* INSTRUCTION *
Send back all the data below, exactly as given.

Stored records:
(begin)
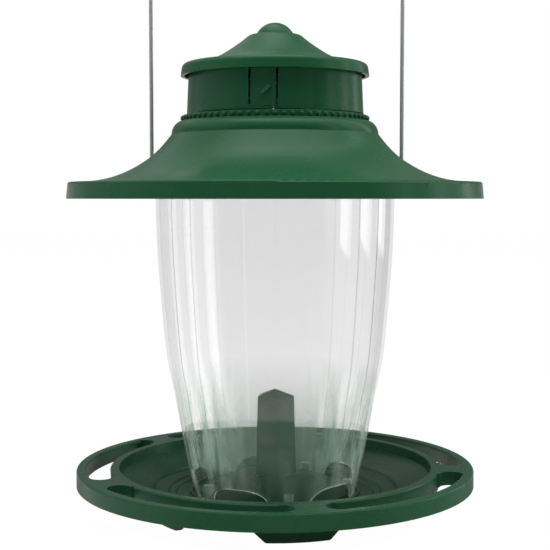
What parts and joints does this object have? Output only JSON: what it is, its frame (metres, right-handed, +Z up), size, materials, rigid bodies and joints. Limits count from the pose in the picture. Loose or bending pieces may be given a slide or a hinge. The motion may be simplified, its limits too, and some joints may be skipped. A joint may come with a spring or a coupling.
{
  "type": "hanging gravity seed feeder",
  "caption": "Hanging lantern-shaped gravity seed feeder: clear fluted jar between a flared green roof and a green tray with a perch ring, on a steel wire bail.",
  "frame": {"origin": "centre of the plane the five feet stand on, on the axis of the jar", "axes": "+Z up along the jar's axis, -Y towards the front with the front latch, +X to the right seen from the front; the latches and the wire legs, square to them, are turned 7.3 degrees clockwise, seen from above, from the Y and X axes"},
  "size_m": [0.2444, 0.2444, 0.4551],
  "materials": {
    "green_plastic": "semi-gloss moulded",
    "clear_plastic": "clear gloss moulded polystyrene",
    "steel_wire": "drawn galvanised wire",
    "zinc_steel": "zinc plated"
  },
  "bodies": {
    "base": {"seed_tray": "green_plastic", "tray_screws": "zinc_steel", "seed_baffle": "green_plastic", "baffle_screw": "zinc_steel", "reservoir": "clear_plastic", "hanger_wire": "steel_wire"},
    "roof": {"roof_cover": "green_plastic", "top_cap": "green_plastic", "cap_screws": "zinc_steel"},
    "front_latch": {"latch_tab_front": "green_plastic"},
    "rear_latch": {"latch_tab_rear": "green_plastic"}
  },
  "joints": [
    {"name": "roof_lift", "type": "slide", "parent": "base", "child": "roof", "axis": [0, 0, 1], "range_m": [0, 0.1]},
    {"name": "front_latch_press", "type": "hinge", "parent": "roof", "child": "front_latch", "pos_m": [-0.00623, -0.0486, 0.2412], "axis": [-0.9919, 0.1271, 0], "range_deg": [0, 8]},
    {"name": "rear_latch_press", "type": "hinge", "parent": "roof", "child": "rear_latch", "pos_m": [0.00623, 0.0486, 0.2412], "axis": [0.9919, -0.1271, 0], "range_deg": [0, 8]}
  ]
}
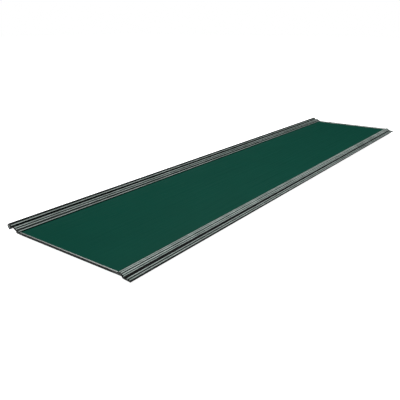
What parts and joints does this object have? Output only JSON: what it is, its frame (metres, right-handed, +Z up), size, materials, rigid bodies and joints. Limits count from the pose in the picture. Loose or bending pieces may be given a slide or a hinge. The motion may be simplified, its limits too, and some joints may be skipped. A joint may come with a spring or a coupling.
{
  "type": "straight slide section",
  "caption": "Low straight slide bed section: flat green sheet between a raised left rail with a round edge tube and a stepped-down right lap rail, on a shallow steel underframe.",
  "frame": {"origin": "on the ground, under the middle of the overall length and width", "axes": "+Z up, +Y along the slide from the exit end to the entry end, +X across it from the raised left rail to the stepped-down right rail"},
  "size_m": [0.601, 2.6, 0.0547],
  "materials": {
    "bed_coat": "moss green powder coat, smooth semi-gloss",
    "rail_coat": "dark moss green powder coat on extruded aluminium",
    "rub_strip": "light grey moulded nylon, satin",
    "trim_metal": "mill aluminium, lightly brushed",
    "black_plastic": "black moulded nylon",
    "black_rubber": "black EPDM rubber",
    "galvanised_steel": "hot-dip galvanised",
    "zinc_fastener": "bright zinc plate"
  },
  "bodies": {
    "root": {"bearer_nuts": "zinc_fastener", "bearer_pad_1": "black_rubber", "bearer_pad_2": "black_rubber", "bearer_pad_3": "black_rubber", "bearer_pad_4": "black_rubber", "bearer_pad_5": "black_rubber", "bearer_studs": "zinc_fastener", "bed_sheet": "bed_coat", "bracket_nuts": "zinc_fastener", "bracket_studs": "zinc_fastener", "cross_bearer_1": "galvanised_steel", "cross_bearer_2": "galvanised_steel", "cross_bearer_3": "galvanised_steel", "cross_bearer_4": "galvanised_steel", "cross_bearer_5": "galvanised_steel", "entry_bracket": "galvanised_steel", "entry_nosing": "black_rubber", "entry_trim": "trim_metal", "exit_bracket": "galvanised_steel", "exit_nosing": "black_rubber", "exit_trim": "trim_metal", "left_edge_tube": "rail_coat", "left_rail": "rail_coat", "left_rail_entry_guard": "black_plastic", "left_rail_exit_guard": "black_plastic", "left_rub_strip_1": "rub_strip", "left_rub_strip_2": "rub_strip", "left_rub_strip_3": "rub_strip", "left_rub_strip_4": "rub_strip", "left_stringer": "galvanised_steel", "left_tube_entry_plug": "black_plastic", "left_tube_exit_plug": "black_plastic", "rail_nuts": "zinc_fastener", "rail_studs": "zinc_fastener", "right_lap_seal": "black_rubber", "right_rail": "rail_coat", "right_rail_entry_guard": "black_plastic", "right_rail_exit_guard": "black_plastic", "right_rub_strip_1": "rub_strip", "right_rub_strip_2": "rub_strip", "right_rub_strip_3": "rub_strip", "right_rub_strip_4": "rub_strip", "right_rub_strip_5": "rub_strip", "right_rub_strip_6": "rub_strip", "right_stringer": "galvanised_steel"}
  },
  "joints": []
}
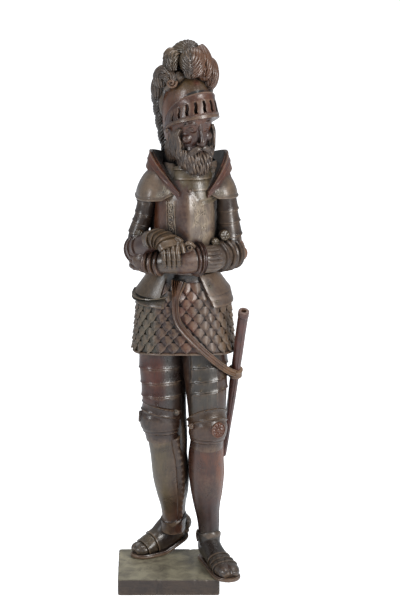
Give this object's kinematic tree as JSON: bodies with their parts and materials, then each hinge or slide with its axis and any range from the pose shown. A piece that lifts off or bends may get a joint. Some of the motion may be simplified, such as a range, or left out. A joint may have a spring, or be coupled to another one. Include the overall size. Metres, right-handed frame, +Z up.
{
  "type": "carved wooden knight statue",
  "caption": "Carved dark wood statue of a bearded knight in plate armour with a plumed helmet, arms folded, on a plain block plinth, for standing on a shelf",
  "frame": {"origin": "centre of the plinth's underside, on the surface it stands on", "axes": "+Z up, the statue faces -Y, +X is the statue's own left and the viewer's right"},
  "size_m": [0.1717, 0.1457, 0.7331],
  "materials": {
    "figure_wood": "carved walnut, dark stained and waxed, rubbed to grey-brown highlights with pale dust in the hollows",
    "scabbard_wood": "turned walnut, dark red-brown stain under wax, paler rim at the mouth",
    "plinth_wood": "plain sawn block, dark stained, worn grey-olive on top with small chips along the edges"
  },
  "bodies": {
    "root": {"knight_figure": "figure_wood", "scabbard": "scabbard_wood", "plinth": "plinth_wood"}
  },
  "joints": []
}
(end)
* RESPONSE *
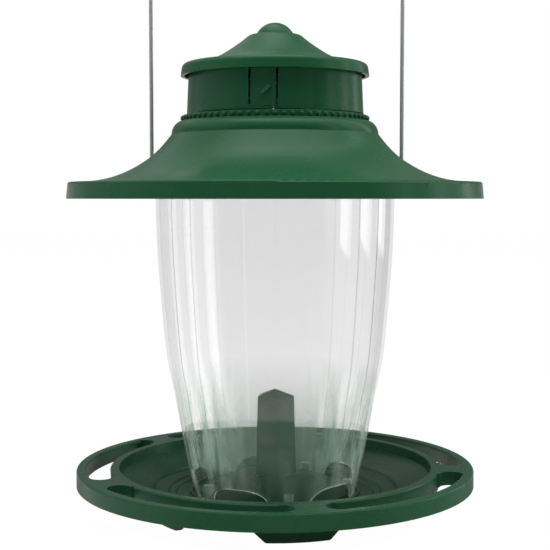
What parts and joints does this object have? Output only JSON: what it is, its frame (metres, right-handed, +Z up), size, materials, rigid bodies and joints. Limits count from the pose in the picture. Loose or bending pieces may be given a slide or a hinge. The motion may be simplified, its limits too, and some joints may be skipped. A joint may come with a spring or a coupling.
{
  "type": "hanging gravity seed feeder",
  "caption": "Hanging lantern-shaped gravity seed feeder: clear fluted jar between a flared green roof and a green tray with a perch ring, on a steel wire bail.",
  "frame": {"origin": "centre of the plane the five feet stand on, on the axis of the jar", "axes": "+Z up along the jar's axis, -Y towards the front with the front latch, +X to the right seen from the front; the latches and the wire legs, square to them, are turned 7.3 degrees clockwise, seen from above, from the Y and X axes"},
  "size_m": [0.2444, 0.2444, 0.4551],
  "materials": {
    "green_plastic": "semi-gloss moulded",
    "clear_plastic": "clear gloss moulded polystyrene",
    "steel_wire": "drawn galvanised wire",
    "zinc_steel": "zinc plated"
  },
  "bodies": {
    "base": {"seed_tray": "green_plastic", "tray_screws": "zinc_steel", "seed_baffle": "green_plastic", "baffle_screw": "zinc_steel", "reservoir": "clear_plastic", "hanger_wire": "steel_wire"},
    "roof": {"roof_cover": "green_plastic", "top_cap": "green_plastic", "cap_screws": "zinc_steel"},
    "front_latch": {"latch_tab_front": "green_plastic"},
    "rear_latch": {"latch_tab_rear": "green_plastic"}
  },
  "joints": [
    {"name": "roof_lift", "type": "slide", "parent": "base", "child": "roof", "axis": [0, 0, 1], "range_m": [0, 0.1]},
    {"name": "front_latch_press", "type": "hinge", "parent": "roof", "child": "front_latch", "pos_m": [-0.00623, -0.0486, 0.2412], "axis": [-0.9919, 0.1271, 0], "range_deg": [0, 8]},
    {"name": "rear_latch_press", "type": "hinge", "parent": "roof", "child": "rear_latch", "pos_m": [0.00623, 0.0486, 0.2412], "axis": [0.9919, -0.1271, 0], "range_deg": [0, 8]}
  ]
}
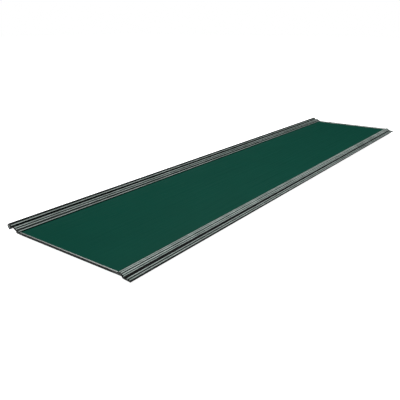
What parts and joints does this object have? Output only JSON: what it is, its frame (metres, right-handed, +Z up), size, materials, rigid bodies and joints. Limits count from the pose in the picture. Loose or bending pieces may be given a slide or a hinge. The motion may be simplified, its limits too, and some joints may be skipped. A joint may come with a spring or a coupling.
{
  "type": "straight slide section",
  "caption": "Low straight slide bed section: flat green sheet between a raised left rail with a round edge tube and a stepped-down right lap rail, on a shallow steel underframe.",
  "frame": {"origin": "on the ground, under the middle of the overall length and width", "axes": "+Z up, +Y along the slide from the exit end to the entry end, +X across it from the raised left rail to the stepped-down right rail"},
  "size_m": [0.601, 2.6, 0.0547],
  "materials": {
    "bed_coat": "moss green powder coat, smooth semi-gloss",
    "rail_coat": "dark moss green powder coat on extruded aluminium",
    "rub_strip": "light grey moulded nylon, satin",
    "trim_metal": "mill aluminium, lightly brushed",
    "black_plastic": "black moulded nylon",
    "black_rubber": "black EPDM rubber",
    "galvanised_steel": "hot-dip galvanised",
    "zinc_fastener": "bright zinc plate"
  },
  "bodies": {
    "root": {"bearer_nuts": "zinc_fastener", "bearer_pad_1": "black_rubber", "bearer_pad_2": "black_rubber", "bearer_pad_3": "black_rubber", "bearer_pad_4": "black_rubber", "bearer_pad_5": "black_rubber", "bearer_studs": "zinc_fastener", "bed_sheet": "bed_coat", "bracket_nuts": "zinc_fastener", "bracket_studs": "zinc_fastener", "cross_bearer_1": "galvanised_steel", "cross_bearer_2": "galvanised_steel", "cross_bearer_3": "galvanised_steel", "cross_bearer_4": "galvanised_steel", "cross_bearer_5": "galvanised_steel", "entry_bracket": "galvanised_steel", "entry_nosing": "black_rubber", "entry_trim": "trim_metal", "exit_bracket": "galvanised_steel", "exit_nosing": "black_rubber", "exit_trim": "trim_metal", "left_edge_tube": "rail_coat", "left_rail": "rail_coat", "left_rail_entry_guard": "black_plastic", "left_rail_exit_guard": "black_plastic", "left_rub_strip_1": "rub_strip", "left_rub_strip_2": "rub_strip", "left_rub_strip_3": "rub_strip", "left_rub_strip_4": "rub_strip", "left_stringer": "galvanised_steel", "left_tube_entry_plug": "black_plastic", "left_tube_exit_plug": "black_plastic", "rail_nuts": "zinc_fastener", "rail_studs": "zinc_fastener", "right_lap_seal": "black_rubber", "right_rail": "rail_coat", "right_rail_entry_guard": "black_plastic", "right_rail_exit_guard": "black_plastic", "right_rub_strip_1": "rub_strip", "right_rub_strip_2": "rub_strip", "right_rub_strip_3": "rub_strip", "right_rub_strip_4": "rub_strip", "right_rub_strip_5": "rub_strip", "right_rub_strip_6": "rub_strip", "right_stringer": "galvanised_steel"}
  },
  "joints": []
}
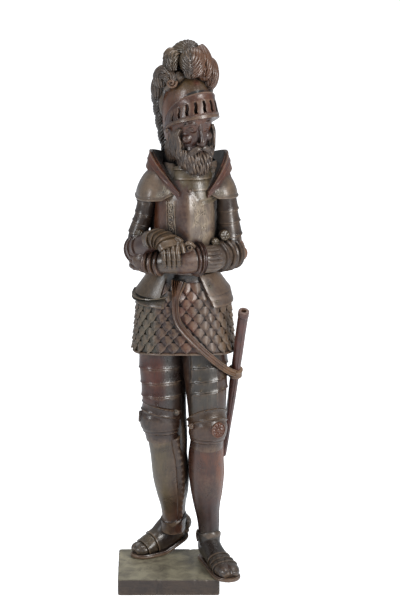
Give this object's kinematic tree as JSON: bodies with their parts and materials, then each hinge or slide with its axis and any range from the pose shown. A piece that lifts off or bends may get a joint. Some of the motion may be simplified, such as a range, or left out. A joint may have a spring, or be coupled to another one. Include the overall size. Metres, right-handed frame, +Z up.
{
  "type": "carved wooden knight statue",
  "caption": "Carved dark wood statue of a bearded knight in plate armour with a plumed helmet, arms folded, on a plain block plinth, for standing on a shelf",
  "frame": {"origin": "centre of the plinth's underside, on the surface it stands on", "axes": "+Z up, the statue faces -Y, +X is the statue's own left and the viewer's right"},
  "size_m": [0.1717, 0.1457, 0.7331],
  "materials": {
    "figure_wood": "carved walnut, dark stained and waxed, rubbed to grey-brown highlights with pale dust in the hollows",
    "scabbard_wood": "turned walnut, dark red-brown stain under wax, paler rim at the mouth",
    "plinth_wood": "plain sawn block, dark stained, worn grey-olive on top with small chips along the edges"
  },
  "bodies": {
    "root": {"knight_figure": "figure_wood", "scabbard": "scabbard_wood", "plinth": "plinth_wood"}
  },
  "joints": []
}